Said Mrs Richard-Obire, a mother of four: “I have evidence that she has been addressing my husband as ‘my husband’ and my husband has been addressing her as ‘my beautiful wife’.”

It is incredible how this matter of co-habitation and all the corollary of such actions has been blown out of proportion, leaping straight out of the inner recesses of a home somewhere in a city to the streets where some strange rights activists have seized upon it as a weapon to fight their battle against Aregbesola – all because workers are owed salaries.

A hitherto unknown Civil Societies (sic) Coalition for the Emancipation of Osun State joined the fray, nestling like a dutiful coach in Justice Oloyede’s corner. It suggested that the NJC was usurping the functions of a magistrate’s court by entertaining Mrs Richard-Obire’s petition. Her husband, said the coalition, is free to fall in bed –sorry, a slip there – in love with whomsoever he chooses. In fact, the fellows went on, the man had filed for divorce. The activists added other details, which I would rather leave out here, again because this is a family newspaper.

The emergency experts, aforementioned, would also not rest.
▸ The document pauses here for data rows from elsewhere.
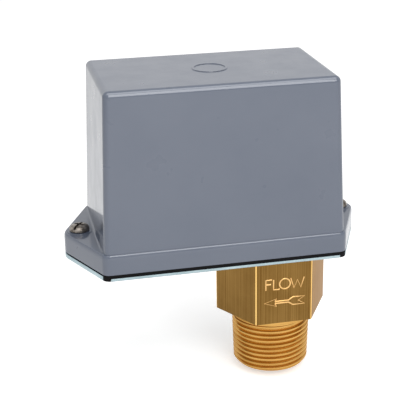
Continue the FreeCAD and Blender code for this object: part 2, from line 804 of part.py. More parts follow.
def make_switch_screws():
    """Long screws that clamp lid, case and insulating sheet to the bracket."""
    screws = []
    length = case_width + sheet_thickness + bracket_thickness + switch_nut_height + thread_past_nut
    for x in switch_holes_x:
        screw = slotted_screw(switch_screw_diameter, switch_head_diameter, switch_head_height, 0, -length)
        screw.rotate(V(0, 0, 0), X_AXIS, 90)
        screw.translate(V(x, -case_half, switch_holes_level))
        screws.append(screw)
    return Part.makeCompound(screws)


def make_switch_nuts():
    nuts = []
    for x in switch_holes_x:
        nut = hexagon(switch_nut_flats, 0, switch_nut_height)
        nut = nut.cut(rod(switch_screw_diameter + 2 * seat_gap, 0, switch_nut_height))
        nut.rotate(V(0, 0, 0), X_AXIS, -90)
        nut.translate(V(x, bracket_back, switch_holes_level))
        nuts.append(nut)
    return Part.makeCompound(nuts)


# ------------------------------------------------------------------ bracket and insulating sheet
def make_fold(left, right, inner_y, inner_z, turn_y, turn_z):
    """Quarter bend of the bracket's sheet, centred on its inner radius, running along X."""
    outer = bracket_bend + bracket_thickness
    bend = Part.makeCylinder(outer, right - left, V(left, inner_y, inner_z), X_AXIS)
    bend = bend.cut(Part.makeCylinder(bracket_bend, right - left, V(left, inner_y, inner_z), X_AXIS))
    quarter = block((left, right), sorted((inner_y, inner_y + turn_y * outer)),
                    sorted((inner_z, inner_z + turn_z * outer)))
    return bend.common(quarter)


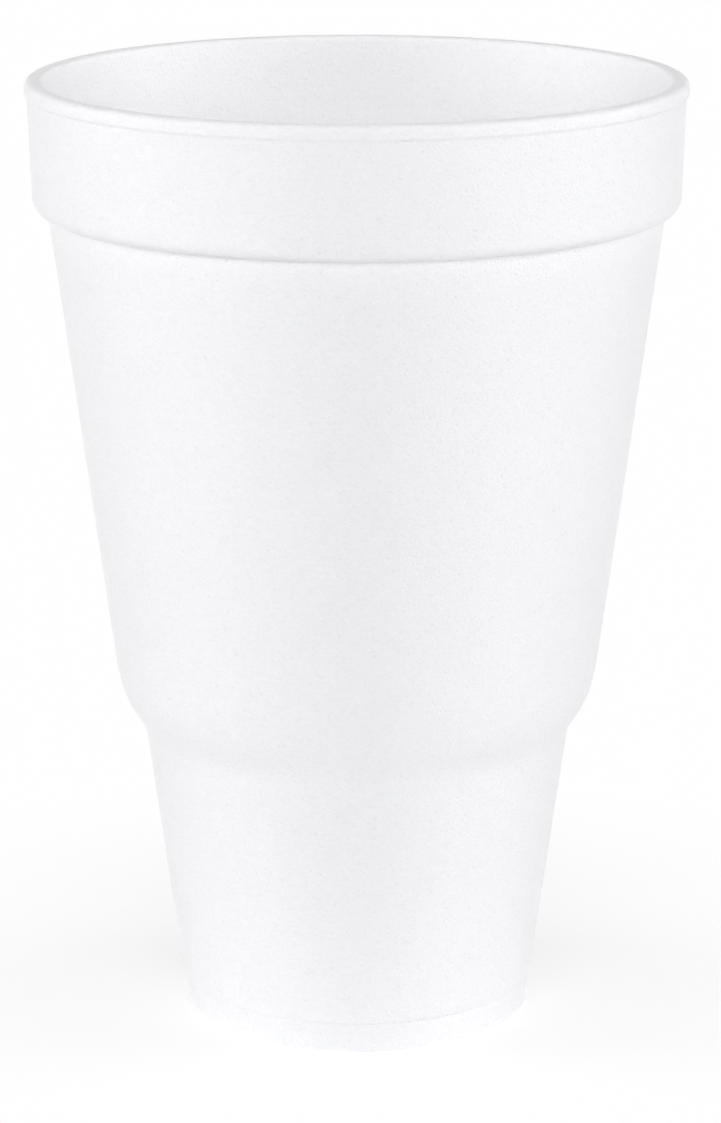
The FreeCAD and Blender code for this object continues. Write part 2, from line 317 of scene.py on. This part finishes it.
# ---------------------------------------------------------------- the cup
def turning_tree():
    """Geometry Nodes that turn an outline about Z and make the surface slightly uneven."""
    tree = bpy.data.node_groups.new("turned_foam_cup", "GeometryNodeTree")
    sockets = {}
    for name, kind in (
        ("Outline", "NodeSocketGeometry"),
        ("Facets", "NodeSocketInt"),
        ("Unevenness", "NodeSocketFloat"),
        ("Patch Size", "NodeSocketFloat"),
        ("Seed", "NodeSocketInt"),
        ("Finish", "NodeSocketMaterial"),
    ):
        sockets[name] = tree.interface.new_socket(name=name, in_out="INPUT", socket_type=kind)
    tree.interface.new_socket(name="Cup", in_out="OUTPUT", socket_type="NodeSocketGeometry")
    given = add_node(tree, "NodeGroupInput").outputs

    rows = add_node(tree, "GeometryNodeAttributeDomainSize", {"Geometry": given["Outline"]})
    rows = rows.outputs["Point Count"]
    columns = add_node(tree, "ShaderNodeMath", {0: given["Facets"], 1: 1.0}, operation="ADD")
    grid = add_node(tree, "GeometryNodeMeshGrid",
                    {"Vertices X": columns.outputs["Value"], "Vertices Y": rows})
    index = add_node(tree, "GeometryNodeInputIndex").outputs["Index"]
    share = add_node(tree, "ShaderNodeMath", {0: index, 1: rows}, operation="DIVIDE")
    column = add_node(tree, "ShaderNodeMath", {0: share.outputs["Value"]}, operation="FLOOR")
    row = add_node(tree, "ShaderNodeMath", {0: index, 1: rows}, operation="MODULO")
    position = add_node(tree, "GeometryNodeInputPosition").outputs["Position"]
    corner = add_node(tree, "GeometryNodeSampleIndex",
                      {"Geometry": given["Outline"], "Value": position,
                       "Index": row.outputs["Value"]},
                      data_type="FLOAT_VECTOR", domain="POINT")
    turn = add_node(tree, "ShaderNodeMath", {0: column.outputs["Value"], 1: math.tau},
                    operation="MULTIPLY")
    angle = add_node(tree, "ShaderNodeMath", {0: turn.outputs["Value"], 1: given["Facets"]},
                     operation="DIVIDE")
    turned = add_node(tree, "ShaderNodeVectorRotate",
                      {"Vector": corner.outputs["Value"], "Angle": angle.outputs["Value"]},
                      rotation_type="Z_AXIS")
    placed = add_node(tree, "GeometryNodeSetPosition",
                      {"Geometry": grid.outputs["Mesh"], "Position": turned.outputs["Vector"]})
    closed = add_node(tree, "GeometryNodeMergeByDistance",
                      {"Geometry": placed.outputs["Geometry"], "Distance": WELD * MM})

    # broad, shallow sinks along the normal, as foam has when it has cooled
    patches = add_node(tree, "ShaderNodeMath", {0: 1.0, 1: given["Patch Size"]}, operation="DIVIDE")
    noise = add_node(tree, "ShaderNodeTexNoise",
                     {"Vector": position, "W": given["Seed"], "Scale": patches.outputs["Value"],
                      "Detail": 1.0},
                     noise_dimensions="4D")
    sink = add_node(tree, "ShaderNodeMath", {0: noise.outputs["Fac"], 1: -1.0},
                    operation="MULTIPLY")
    amount = add_node(tree, "ShaderNodeMath", {0: sink.outputs["Value"], 1: given["Unevenness"]},
                      operation="MULTIPLY")
    normal = add_node(tree, "GeometryNodeInputNormal").outputs["Normal"]
    push = add_node(tree, "ShaderNodeVectorMath", {0: normal, "Scale": amount.outputs["Value"]},
                    operation="SCALE")
    uneven = add_node(tree, "GeometryNodeSetPosition",
                      {"Geometry": closed.outputs["Geometry"], "Offset": push.outputs["Vector"]})
    smooth = add_node(tree, "GeometryNodeSetShadeSmooth", {"Geometry": uneven.outputs["Geometry"]})
    real = add_node(tree, "GeometryNodeRealizeInstances", {"Geometry": smooth.outputs["Geometry"]})
    finished = add_node(tree, "GeometryNodeSetMaterial",
                        {"Geometry": real.outputs["Geometry"], "Material": given["Finish"]})
    add_node(tree, "NodeGroupOutput", {"Cup": finished.outputs["Geometry"]})
    return tree, sockets


def make_cup(finish):
    """The shown cup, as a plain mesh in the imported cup's place."""
    outline = bpy.data.meshes.new("foam_cup_outline")
    rows = cup_outline()
    outline.from_pydata([(p.x * MM, 0, low.z + p.y * MM) for p in rows], [], [])
    cup = bpy.data.objects.new("foam_cup_shell", outline)
    bpy.context.scene.collection.objects.link(cup)
    tree, sockets = turning_tree()
    turning = cup.modifiers.new("turned", "NODES")
    turning.node_group = tree
    for name, value in (
        ("Facets", FACETS),
        ("Unevenness", UNEVENNESS * MM),
        ("Patch Size", PATCH_SIZE * MM),
        ("Seed", PATCH_SEED),
        ("Finish", finish),
    ):
        turning[sockets[name].identifier] = value
    graph = bpy.context.evaluated_depsgraph_get()
    shell = bpy.data.meshes.new_from_object(cup.evaluated_get(graph))
    cup.modifiers.remove(turning)
    cup.data = shell
    bpy.data.meshes.remove(outline)
    return cup


cup = make_cup(moulded_polystyrene_foam())
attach(cup, "root")
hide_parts(NODE)


# ---------------------------------------------------------------- the setting, in metres
TABLE_HALF = 3.0
TABLE_GAP = 0.00005  # keeps the tabletop just clear of the foot
TABLE_COLOUR = "#F2F2F3"
TABLE_WHITE = 0.995  # how white the table is seen
LIT_TABLE = 0.78  # the level of the bare table under the lamps
SHADOW_SHARE = 0.5  # how much of the lit table is seen at the cup
SHADOW_REACH = 0.14  # the lit table is no longer seen this far from the cup's middle
TABLE_GLOW = 0.24  # stands in for a brighter tabletop round the foot
GLOW_REACH = 0.16  # the glow has faded out this far from the middle

LAMPS = (
    # name, azimuth and elevation in degrees, width, height, power in watts
    ("side_left", -90, 14, 0.5, 0.4, 5.5),
    ("side_right", 90, 14, 0.5, 0.4, 5.42),
    ("front_mid", 0, 24, 1.2, 0.5, 7.33),
    ("top", 0, 88, 0.8, 0.8, 4.28),
)
LAMP_REACH = 1.1  # from each softbox to the point that they all face
LAMP_AIM = (0, 0, 0.1)
THROUGH_THE_WALL = 0.0056  # watts, from the lamp in the cup
GLOW_BALL = 0.015  # that lamp's radius
GLOW_DEPTH = 0.022  # and how far it is below the rim

LENS = 137.85  # mm, on a sensor 36 mm wide
SENSOR = 36
CAMERA_PLACE = (0.00066, -0.760, 0.2776)
CAMERA_PITCH = 14.345  # degrees below level


def seen_ray(tree):
    """1 for a ray that sees the surroundings: the camera's, off gloss or through clear things."""
    path = add_node(tree, "ShaderNodeLightPath").outputs
    seen = path["Is Camera Ray"]
    for kind in ("Is Glossy Ray", "Is Transmission Ray"):
        seen = add_node(tree, "ShaderNodeMath", {0: seen, 1: path[kind]},
                        operation="MAXIMUM").outputs["Value"]
    return seen


def white_table():
    """A matt white tabletop that runs out of view on every side.

    It is seen as plain white, with the cup's own shadow round the foot.
    """
    mesh = bpy.data.meshes.new("table")
    half = TABLE_HALF
    corners = [(-half, -half), (half, -half), (half, half), (-half, half)]
    mesh.from_pydata([(x, y, low.z - TABLE_GAP) for x, y in corners], [], [(0, 1, 2, 3)])
    table = bpy.data.objects.new("table", mesh)
    bpy.context.scene.collection.objects.link(table)
    material = bpy.data.materials.new("matt_white_laminate_table")
    material.use_nodes = True
    tree = material.node_tree
    tree.nodes.clear()
    matt = add_node(tree, "ShaderNodeBsdfDiffuse",
                    {"Color": linear(TABLE_COLOUR), "Roughness": 0.0})
    place = add_node(tree, "ShaderNodeTexCoord").outputs["Object"]
    away = add_node(tree, "ShaderNodeVectorMath", {0: place}, operation="LENGTH").outputs["Value"]
    level = add_node(tree, "ShaderNodeMapRange",
                     {"Value": away, "From Min": 0.0, "From Max": GLOW_REACH, "To Min": TABLE_GLOW,
                      "To Max": 0.0},
                     interpolation_type="SMOOTHSTEP")
    glow = add_node(tree, "ShaderNodeEmission",
                    {"Color": linear("#FFFFFF"), "Strength": level.outputs["Result"]})
    lit = add_node(tree, "ShaderNodeAddShader",
                   {0: matt.outputs["BSDF"], 1: glow.outputs["Emission"]})

    # what is seen: a share of the lit surface near the cup, and plain white for the rest
    share = add_node(tree, "ShaderNodeMapRange",
                     {"Value": away, "From Min": 0.0, "From Max": SHADOW_REACH,
                      "To Min": SHADOW_SHARE, "To Max": 0.0},
                     interpolation_type="SMOOTHSTEP").outputs["Result"]
    shaded = add_node(tree, "ShaderNodeMixShader", {0: share, 2: matt.outputs["BSDF"]})
    rest = add_node(tree, "ShaderNodeMath", {0: share, 1: -LIT_TABLE, 2: TABLE_WHITE},
                    operation="MULTIPLY_ADD")
    white = add_node(tree, "ShaderNodeEmission",
                     {"Color": linear("#FFFFFF"), "Strength": rest.outputs["Value"]})
    shown = add_node(tree, "ShaderNodeAddShader",
                     {0: shaded.outputs["Shader"], 1: white.outputs["Emission"]})
    mixed = add_node(tree, "ShaderNodeMixShader",
                     {0: seen_ray(tree), 1: lit.outputs["Shader"], 2: shown.outputs["Shader"]})
    add_node(tree, "ShaderNodeOutputMaterial", {"Surface": mixed.outputs["Shader"]})
    mesh.materials.append(material)


def studio_light():
    """Softboxes at both sides, in front and above. The room is seen white, and gives no light."""
    world = bpy.data.worlds.new("white_room")
    world.use_nodes = True
    tree = world.node_tree
    tree.nodes.clear()
    white = add_node(tree, "ShaderNodeBackground",
                     {"Color": linear("#FFFFFF"), "Strength": seen_ray(tree)})
    add_node(tree, "ShaderNodeOutputWorld", {"Surface": white.outputs["Background"]})
    bpy.context.scene.world = world
    for name, azimuth, elevation, width, tall, power in LAMPS:
        lamp = bpy.data.lights.new(name, "AREA")
        lamp.shape = "RECTANGLE"
        lamp.size = width
        lamp.size_y = tall
        lamp.energy = power
        holder = bpy.data.objects.new(name, lamp)
        turn, lift = math.radians(azimuth), math.radians(elevation)
        level = math.cos(lift)
        way = Vector((math.sin(turn) * level, -math.cos(turn) * level, math.sin(lift)))
        holder.location = Vector(LAMP_AIM) + way * LAMP_REACH
        holder.rotation_euler = (-way).to_track_quat("-Z", "Y").to_euler()
        bpy.context.scene.collection.objects.link(holder)


def light_in_the_cup():
    """A faint, unseen lamp below the rim, which stands in for the light through the thin wall."""
    lamp = bpy.data.lights.new("through_the_wall", "POINT")
    lamp.energy = THROUGH_THE_WALL
    lamp.shadow_soft_size = GLOW_BALL
    holder = bpy.data.objects.new("through_the_wall", lamp)
    holder.location = (0, 0, high.z - GLOW_DEPTH)
    holder.visible_camera = False
    holder.visible_glossy = False
    bpy.context.scene.collection.objects.link(holder)


def camera():
    """A long lens a little above the rim, looking down at the cup."""
    lens = bpy.data.cameras.new("camera")
    lens.sensor_width = SENSOR
    lens.lens = LENS
    lens.clip_start = 0.01
    lens.clip_end = 50
    holder = bpy.data.objects.new("camera", lens)
    holder.location = CAMERA_PLACE
    holder.rotation_euler = (math.radians(90 - CAMERA_PITCH), 0, 0)
    bpy.context.scene.collection.objects.link(holder)
    bpy.context.scene.camera = holder


white_table()
studio_light()
light_in_the_cup()
camera()
bpy.context.scene.view_settings.view_transform = "Standard"
bpy.context.scene.cycles.diffuse_bounces = 12  # light bounces many times inside a white cup
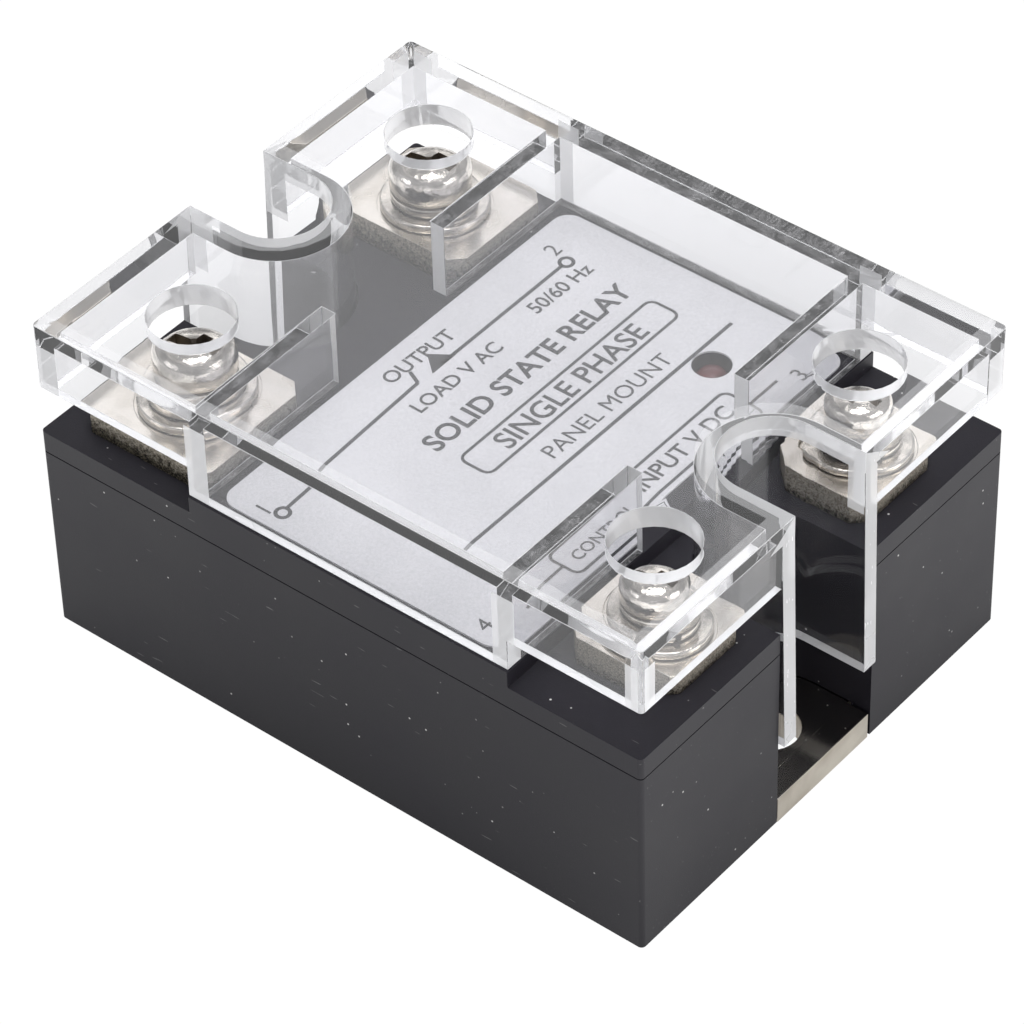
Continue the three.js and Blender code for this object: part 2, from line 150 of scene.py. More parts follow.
class Surface:
    """A Principled material whose texture nodes are added as they are asked for."""

    def __init__(self, name, base, roughness, metallic=0.0, specular=0.5, **more):
        self.material = bpy.data.materials.new(name)
        self.material.use_nodes = True
        self.nodes = self.material.node_tree.nodes
        self.links = self.material.node_tree.links
        self.bsdf = self.nodes["Principled BSDF"]
        self.place = self.nodes.new("ShaderNodeTexCoord").outputs["Object"]
        self.normal = None
        self.value("Base Color", rgba(base))
        self.value("Roughness", roughness)
        self.value("Metallic", metallic)
        self.value("Specular IOR Level", specular)
        for socket, value in more.items():
            self.value(socket.replace("_", " "), value)

    def value(self, socket, value):
        self.bsdf.inputs[socket].default_value = value

    def node(self, kind, inputs, **settings):
        """A new node; an input is linked if it is another node's socket, and set if it is a value."""
        node = self.nodes.new(kind)
        for key, value in settings.items():
            setattr(node, key, value)
        for key, value in inputs.items():
            if isinstance(value, bpy.types.NodeSocket):
                self.links.new(value, node.inputs[key])
            elif value is not None:
                node.inputs[key].default_value = value
        return node

    def stretched(self, scale, turn=(0, 0, 0)):
        """The object's coordinates, scaled unevenly and turned, for grain that has a direction."""
        node = self.node("ShaderNodeMapping", {"Vector": self.place, "Scale": scale, "Rotation": turn})
        return node.outputs["Vector"]

    def noise(self, scale, detail=3.0, roughness=0.5, place=None):
        inputs = {"Vector": place or self.place, "Scale": scale, "Detail": detail, "Roughness": roughness}
        return self.node("ShaderNodeTexNoise", inputs).outputs[0]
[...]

They keep probing.  When does fantasy end, giving way to adultery? Is co-habitation adultery? What proof is Mrs Richard- Obire going to present – pictures of late night inner-room hot kisses or just a pat on the buttocks in the kitchen? Or the gentle touch on the chin? Does she have a video/audio evidence? Has she been involved in some voyeurism?

A little bird tells me this story is just unfolding, waiting to blossom in typical kiss-and-tell manner. For instance, we are yet to hear from Mr Obire, the man at the centre of all this. What kind of man is he? Seductive? Quiet? Active? Handsome?  Will the NJC summon him? Will he be asked to choose either of the two women? If so, who will he like to go with?

Whichever way the NJC resolves this delicate matter, which those who know nothing about law and its practice said should have been left for a magistrate, our jurisprudence would have been richly enriched at the end of the day.  It may well turn out that indeed, not only justice is blind, love also shares that attribute; it is blind.